*** Provided data

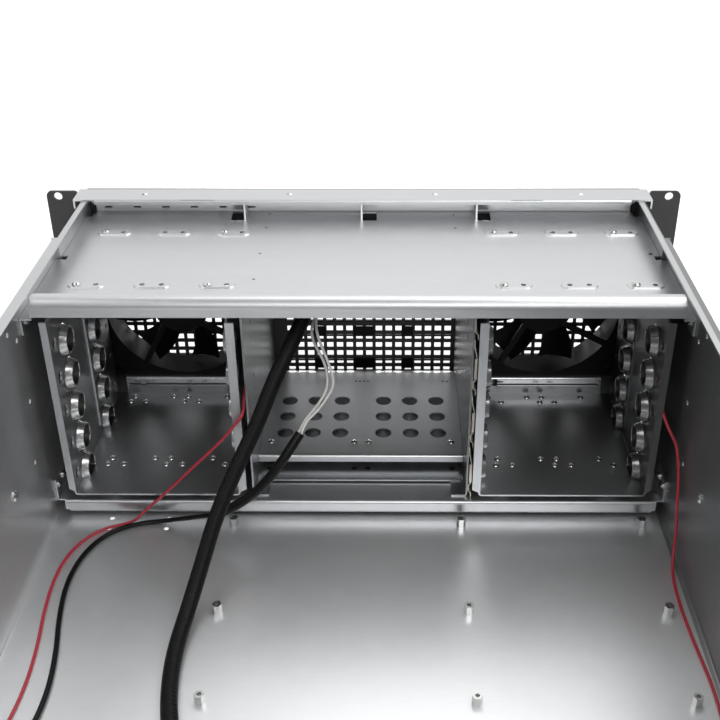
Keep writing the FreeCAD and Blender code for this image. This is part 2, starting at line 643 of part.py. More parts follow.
spring_gauge = 0.5
spring_reach = 1.9
spring_foot = 16.5
spring_solids = []
for k in range(4):
    foot = spring_foot + k * S.bay_pitch
    far = bay_outer + spring_reach
    bowed = foot + 40 < cage_top
    path = [(bay_outer, foot + 40), (bay_outer, foot + 35), (far, foot + 26), (far, foot + 11)] if bowed else []
    path += [(bay_outer, foot + (8 if bowed else 15)), (bay_outer, foot + 4), (far, foot + 1.5), (far, foot - 1.5)]
    outline = folded(path, spring_gauge, 0.3)
    face = Part.Face(Part.Wire([edge.toShape() for edge in edges_of(outline)]))
    face.rotate(V(0, 0, 0), V(1, 0, 0), 90)
    face.translate(V(0, y_at(S.bay_rear - 14), 0))
    leaf = face.extrude(V(0, -15.5, 0))
    if bowed:
        edge_strip = Part.makeBox(spring_gauge + 1.2, 0.6, 15, V(far - 1.2, y_at(S.bay_rear + 1.5), foot + 11))
        leaf = leaf.fuse(edge_strip).removeSplitter()
    spring_solids.append(leaf)
feature_node("bay_springs", spring_solids)

# ---- the front panel with its windows, the square mesh behind them, and the rack ears -------------------

panel_half = S.front_half - S.slip_gap
panel = new_body("front_panel")
side_window = S.fan_bore + 1
io_high = S.case_height - S.io_drop
io_low = io_high - S.io_height
window_low = S.base_top + 2.5
window_high = io_low - 8
window_half = S.bay_half - S.window_inset
windows = []
for side in (-1, 1):
    centre = side * S.cage_centre
    windows.append(rectangle(centre - side_window, fan_height - side_window - 9, centre + side_window,
                             fan_height + side_window - 1, 3))
bars = [(S.bar_first + 3 * k * S.mesh_pitch_z, S.bar_height) for k in range(4)]
bars.insert(2, (S.bar_first + 4.6 * S.mesh_pitch_z, S.crossbar_height))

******

**Aim:**
Output all of the data again. Match it exactly.

**Output:**
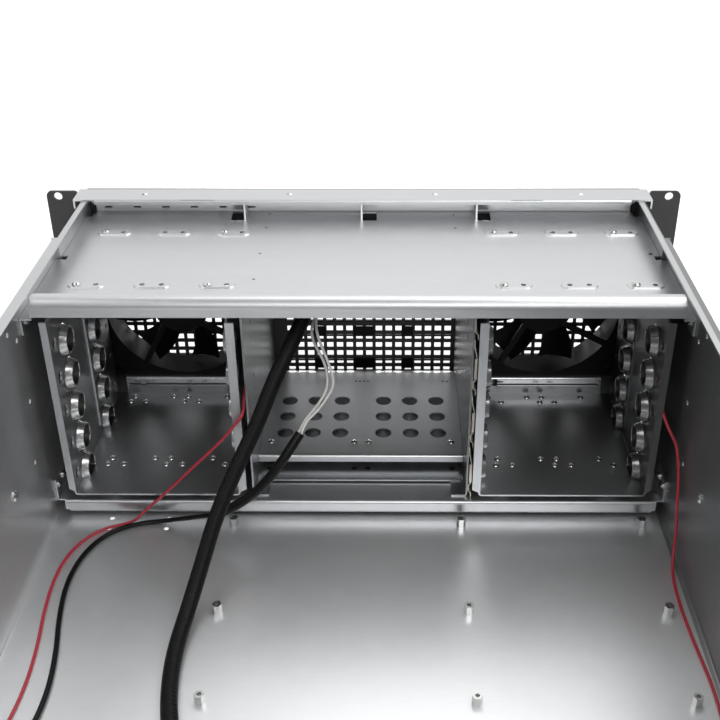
Keep writing the FreeCAD and Blender code for this image. This is part 2, starting at line 643 of part.py. More parts follow.
spring_gauge = 0.5
spring_reach = 1.9
spring_foot = 16.5
spring_solids = []
for k in range(4):
    foot = spring_foot + k * S.bay_pitch
    far = bay_outer + spring_reach
    bowed = foot + 40 < cage_top
    path = [(bay_outer, foot + 40), (bay_outer, foot + 35), (far, foot + 26), (far, foot + 11)] if bowed else []
    path += [(bay_outer, foot + (8 if bowed else 15)), (bay_outer, foot + 4), (far, foot + 1.5), (far, foot - 1.5)]
    outline = folded(path, spring_gauge, 0.3)
    face = Part.Face(Part.Wire([edge.toShape() for edge in edges_of(outline)]))
    face.rotate(V(0, 0, 0), V(1, 0, 0), 90)
    face.translate(V(0, y_at(S.bay_rear - 14), 0))
    leaf = face.extrude(V(0, -15.5, 0))
    if bowed:
        edge_strip = Part.makeBox(spring_gauge + 1.2, 0.6, 15, V(far - 1.2, y_at(S.bay_rear + 1.5), foot + 11))
        leaf = leaf.fuse(edge_strip).removeSplitter()
    spring_solids.append(leaf)
feature_node("bay_springs", spring_solids)

# ---- the front panel with its windows, the square mesh behind them, and the rack ears -------------------

panel_half = S.front_half - S.slip_gap
panel = new_body("front_panel")
side_window = S.fan_bore + 1
io_high = S.case_height - S.io_drop
io_low = io_high - S.io_height
window_low = S.base_top + 2.5
window_high = io_low - 8
window_half = S.bay_half - S.window_inset
windows = []
for side in (-1, 1):
    centre = side * S.cage_centre
    windows.append(rectangle(centre - side_window, fan_height - side_window - 9, centre + side_window,
                             fan_height + side_window - 1, 3))
bars = [(S.bar_first + 3 * k * S.mesh_pitch_z, S.bar_height) for k in range(4)]
bars.insert(2, (S.bar_first + 4.6 * S.mesh_pitch_z, S.crossbar_height))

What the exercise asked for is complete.